= Daughter of Shanghai (memoir) =

Memoir by Tsai Chin published in 1988

Daughter of Shanghai is a memoir by Tsai Chin, published in 1988 by St. Martin's Press in the United States and by Chatto and Windus in the United Kingdom.

Jean Fritz in the Washington Post wrote that "The heart of this book lies in Tsai Chin's conflicts as she tried to feel at home in two cultures on opposite sides of the world."

==Contents==
The initial part of the book discusses Shanghai during World War II, and later it discusses post 1949 Shanghai. After she arrives in the West, she describes how she had made slights towards her Chinese background while trying to achieve in her career.

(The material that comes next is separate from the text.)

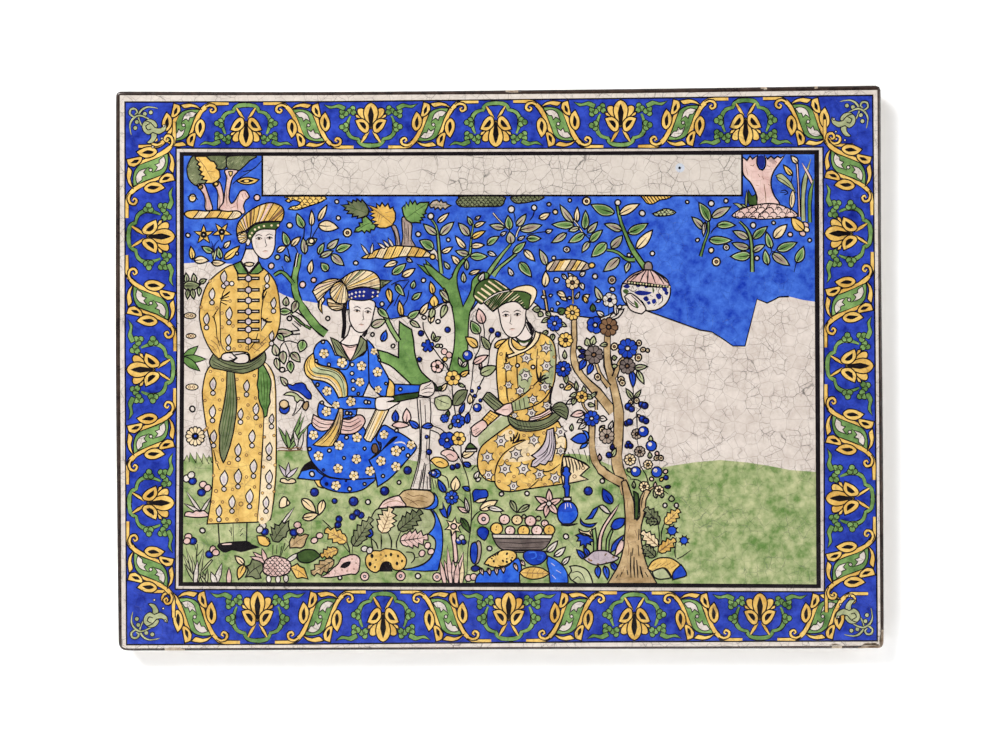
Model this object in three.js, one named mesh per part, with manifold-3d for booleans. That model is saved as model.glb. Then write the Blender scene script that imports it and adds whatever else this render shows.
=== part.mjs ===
// A large painted and glazed pottery wall tile, made to be set in a wall.
// It is one slab of fired fritware, so it is one solid. The painted face looks along -Y,
// +X is to the viewer's right and +Z is up. The origin is the middle of the flat back,
// which beds against the wall. All sizes are in millimetres.
import * as THREE from "three";
import { mergeVertices } from "three/addons/utils/BufferGeometryUtils.js";
import Module from "manifold-3d";

// Driving dimensions
const tileWidth = 520; // along X, halfway up
const tileHeight = 381; // along Z, at the middle
const thickness = 24; // back to painted face
const arrisRadius = 1.7; // soft edge that the glaze rounds off
const sideDraft = 2.2; // how far each side slopes in towards the back, as cut with a knife
const backEdge = 0.8; // small break of the back edge
const arrisSteps = 3;
const curveSteps = 6; // points on each stretch of a side, and on each corner

const halfWidth = tileWidth / 2;
const halfHeight = tileHeight / 2;

// The slab was cut by hand and moved in the kiln: each corner stands a little off the true
// rectangle, and each side bows. rise is how far a corner or a side's waypoint lies outside
// the rectangle, and along is the waypoint's place on its side, from 0 to 1.
const corners = {
  bottomLeft: { across: -halfWidth + 1.1, up: -halfHeight - 0.9, radius: 6.5 },
  bottomRight: { across: halfWidth + 1.1, up: -halfHeight + 0.8, radius: 4.5 },
  topRight: { across: halfWidth - 1.1, up: halfHeight + 2.2, radius: 3.4 },
  topLeft: { across: -halfWidth - 0.7, up: halfHeight - 1.9, radius: 3.8 },
};
const sides = [
  { from: "bottomLeft", to: "bottomRight", waypoints: [{ along: 0.3, rise: -0.1 }, { along: 0.62, rise: -0.1 }] },
  { from: "bottomRight", to: "topRight", waypoints: [{ along: 0.35, rise: 0.2 }, { along: 0.7, rise: -0.3 }] },
  { from: "topRight", to: "topLeft", waypoints: [{ along: 0.32, rise: -1.0 }, { along: 0.7, rise: -1.4 }] },
  { from: "topLeft", to: "bottomLeft", waypoints: [{ along: 0.45, rise: 1.0 }, { along: 0.8, rise: 0.5 }] },
];

// Losses along the front edge: along runs left to right or bottom to top, from 0 to 1, on
// the side named. reach is how far the scoop cuts in from the edge, length how far it runs,
// depth how far it goes back from the painted face.
const chips = [
  { side: "top", along: 0.517, reach: 1.9, length: 9, depth: 3.2 },
  { side: "top", along: 0.845, reach: 2.2, length: 4.2, depth: 1.6 },
  { side: "top", along: 0.912, reach: 1.8, length: 3, depth: 1.4 },
  { side: "bottom", along: 0.077, reach: 2.6, length: 13, depth: 2.4 },
  { side: "bottom", along: 0.937, reach: 3.4, length: 7, depth: 2.6 },
  { side: "bottom", along: 0.983, reach: 3.6, length: 15, depth: 4.2 },
  { side: "right", along: 0.018, reach: 3.2, length: 15, depth: 4.2 },
];

// A corner's point, moved inwards by its radius along the side towards another corner.
function offCorner(name, towards) {
  const at = new THREE.Vector2(corners[name].across, corners[name].up);
  const other = new THREE.Vector2(corners[towards].across, corners[towards].up);
  const step = other.sub(at).setLength(corners[name].radius);
  return at.add(step);
}

// The widest outline of the slab, anticlockwise as seen from the painted face.
function slabOutline() {
  const path = new THREE.Path();
  for (const [index, side] of sides.entries()) {
    const start = offCorner(side.from, side.to);
    const end = offCorner(side.to, side.from);
    const run = end.clone().sub(start);
    const outwards = new THREE.Vector2(run.y, -run.x).normalize();
    const points = side.waypoints.map((waypoint) =>
      start.clone().addScaledVector(run, waypoint.along).addScaledVector(outwards, waypoint.rise),
    );
    if (index === 0) path.moveTo(start.x, start.y);
    path.splineThru([...points, end]);
    const corner = corners[side.to];
    const next = offCorner(side.to, sides[(index + 1) % sides.length].to);
    path.quadraticCurveTo(corner.across, corner.up, next.x, next.y);
  }
  const points = path.getPoints(curveSteps);
  return points.filter((point, index) => point.distanceTo(points[(index + 1) % points.length]) > 0.01);
}

// The outline moved inwards by a distance, along the line that halves each vertex's angle.
function inset(outline, distance) {
  return outline.map((point, index) => {
    const before = outline[(index + outline.length - 1) % outline.length];
    const after = outline[(index + 1) % outline.length];
    const along = after.clone().sub(before).normalize();
    return new THREE.Vector2(point.x - along.y * distance, point.y + along.x * distance);
  });
}

// The section of the edge, from the back to the painted face: how far each ring is inset
// from the widest outline, and how far in front of the back it lies.
function edgeSection() {
  const rings = [
    { inset: sideDraft + backEdge, forward: 0 },
    { inset: sideDraft, forward: backEdge },
    { inset: 0, forward: thickness - arrisRadius * 1.6 },
  ];
  for (let step = 0; step <= arrisSteps; step += 1) {
    const turn = (step / arrisSteps) * (Math.PI / 2);
    rings.push({
      inset: arrisRadius * (1 - Math.cos(turn)) + 0.05,
      forward: thickness - arrisRadius * (1 - Math.sin(turn)),
    });
  }
  return rings;
}

// A closed skin through the rings, with a flat back and a flat painted face.
function slabGeometry() {
  const outline = slabOutline();
  const count = outline.length;
  const positions = [];
  const triangles = [];
  const rings = edgeSection();
  for (const ring of rings) {
    for (const point of inset(outline, ring.inset)) positions.push(point.x, -ring.forward, point.y);
  }
  for (let ring = 0; ring + 1 < rings.length; ring += 1) {
    for (let index = 0; index < count; index += 1) {
      const next = (index + 1) % count;
      const back = ring * count;
      const front = back + count;
      triangles.push(back + index, back + next, front + next);
      triangles.push(back + index, front + next, front + index);
    }
  }
  const cap = THREE.ShapeUtils.triangulateShape(outline, []);
  const face = (rings.length - 1) * count;
  for (const [a, b, c] of cap) {
    triangles.push(a, c, b);
    triangles.push(face + a, face + b, face + c);
  }
  const geometry = new THREE.BufferGeometry();
  geometry.setAttribute("position", new THREE.Float32BufferAttribute(positions, 3));
  geometry.setIndex(triangles);
  return geometry;
}

// Where a chip's scoop is centred: on the painted face's edge, on the side it names.
function chipPlace(chip) {
  const low = corners.bottomLeft;
  const left = THREE.MathUtils.lerp(low.across, corners.topLeft.across, chip.along);
  const right = THREE.MathUtils.lerp(corners.bottomRight.across, corners.topRight.across, chip.along);
  const bottom = THREE.MathUtils.lerp(low.up, corners.bottomRight.up, chip.along);
  const top = THREE.MathUtils.lerp(corners.topLeft.up, corners.topRight.up, chip.along);
  const across = THREE.MathUtils.lerp(low.across, corners.bottomRight.across, chip.along);
  const up = THREE.MathUtils.lerp(corners.bottomRight.up, corners.topRight.up, chip.along);
  if (chip.side === "left") return { across: left, up };
  if (chip.side === "right") return { across: right, up };
  return { across, up: chip.side === "top" ? top : bottom };
}

// One scoop, as a stretched ball centred on the edge.
function chipGeometry(chip) {
  const upright = chip.side === "left" || chip.side === "right";
  const along = chip.length / 2;
  const place = chipPlace(chip);
  const geometry = new THREE.IcosahedronGeometry(1, 2);
  geometry.scale(upright ? chip.reach : along, chip.depth, upright ? along : chip.reach);
  geometry.translate(place.across, -thickness, place.up);
  return geometry;
}

const wasm = await Module();
wasm.setup();

function solidFrom(geometry) {
  const bare = geometry.clone();
  bare.deleteAttribute("normal");
  bare.deleteAttribute("uv");
  const merged = mergeVertices(bare, 1e-4);
  const triVerts = new Uint32Array(
    merged.index ? merged.index.array : Array.from({ length: merged.attributes.position.count }, (_, i) => i),
  );
  const mesh = new wasm.Mesh({ numProp: 3, vertProperties: merged.attributes.position.array, triVerts });
  return new wasm.Manifold(mesh);
}

function geometryFrom(solid) {
  const mesh = solid.getMesh();
  const geometry = new THREE.BufferGeometry();
  geometry.setAttribute("position", new THREE.BufferAttribute(new Float32Array(mesh.vertProperties), 3));
  geometry.setIndex(new THREE.BufferAttribute(new Uint32Array(mesh.triVerts), 1));
  geometry.computeVertexNormals();
  return geometry;
}

// The painted glaze gives the colour of the whole: deep cobalt, with a hard gloss.
function glazedFritware() {
  return new THREE.MeshStandardMaterial({ color: 0x2b45a8, roughness: 0.22, metalness: 0 });
}

let slab = solidFrom(slabGeometry());
for (const chip of chips) slab = slab.subtract(solidFrom(chipGeometry(chip)));

const tile = new THREE.Mesh(geometryFrom(slab), glazedFritware());
tile.name = "tile";

const part = new THREE.Group();
part.name = "pottery_tile";
part.add(tile);

export default part;
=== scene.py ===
# A large painted pottery tile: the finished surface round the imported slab.
# The picture is drawn on a sheet of small squares and becomes the tile's own front mesh,
# one flat patch of glaze for each painted shape. Metres, +Z up, the painted face looks along -Y.
import math
import random

import bpy
import numpy as np
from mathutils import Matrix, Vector, geometry, kdtree, noise


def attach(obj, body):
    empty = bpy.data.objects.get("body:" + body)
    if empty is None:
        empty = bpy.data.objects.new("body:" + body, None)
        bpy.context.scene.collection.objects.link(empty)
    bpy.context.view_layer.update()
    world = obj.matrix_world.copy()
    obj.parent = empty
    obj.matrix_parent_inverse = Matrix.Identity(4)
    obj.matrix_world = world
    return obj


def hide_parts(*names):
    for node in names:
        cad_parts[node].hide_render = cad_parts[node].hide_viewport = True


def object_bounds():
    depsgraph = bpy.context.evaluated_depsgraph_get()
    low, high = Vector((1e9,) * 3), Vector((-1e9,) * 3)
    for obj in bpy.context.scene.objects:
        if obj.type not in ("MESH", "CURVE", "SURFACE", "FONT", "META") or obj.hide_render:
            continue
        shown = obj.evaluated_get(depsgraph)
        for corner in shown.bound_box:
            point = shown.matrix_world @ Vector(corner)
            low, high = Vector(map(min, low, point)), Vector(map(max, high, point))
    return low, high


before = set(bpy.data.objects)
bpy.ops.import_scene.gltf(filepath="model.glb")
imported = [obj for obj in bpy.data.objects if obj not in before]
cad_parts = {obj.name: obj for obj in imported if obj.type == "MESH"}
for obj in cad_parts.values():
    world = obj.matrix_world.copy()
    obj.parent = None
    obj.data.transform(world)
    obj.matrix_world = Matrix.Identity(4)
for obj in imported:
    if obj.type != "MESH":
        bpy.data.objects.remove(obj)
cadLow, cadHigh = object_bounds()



# The layout sheet
# The painted face is drawn on a sheet of small squares, counted from the left and from the top.
sheet = {
    "squareSize": 0.520 / 766,  # metres
    "middle": 499.6 + 369.0j,  # the square at the tile's middle
    "lineWidth": 1.5,  # the painter's outline, in squares
    "unevenness": 0.16,  # how much a brush line swells and thins
    "stepLength": 2.4,  # length of one straight bit of a curve, in squares
}
chance = random.Random(17)
shapes = []  # every painted shape, the lowest first
clips = []  # outlines that new shapes stay inside, the last one in force


def points(text):
    # "12,30 15,34!" gives two points; a mark ! keeps a sharp corner there
    found = []
    for word in text.split():
        x, y = word.rstrip("!").split(",")
        found += [complex(float(x), float(y))] * (2 if word.endswith("!") else 1)
    return found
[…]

The book also discusses how the Cultural Revolution resulted in her parents' deaths.

==Reception==
Reviewer Richard Harris described the work as an "authentic record" of the time periods the actress lived in.

Polly Toynbee of The Guardian said, "The world of Tsai Chin has been a good deal more interesting than The World of Suzie Wong, the play that made her into a star." Richard West of The Sunday Telegraph wrote, "An extraordinary and occasionally tragic life story."

Beth Duff in New York Times Book Review wrote, "Captivating account" that is "skillfully interwoven the glamour and despair."

Fritz described the writing as showing the author's genuine self, rather than trying to "manipulate" the readership.

In 1989, Daughter of Shanghai was voted "One of the Ten Best Books of the Year (十本好书)" by Hong Kong TV Cultural Group.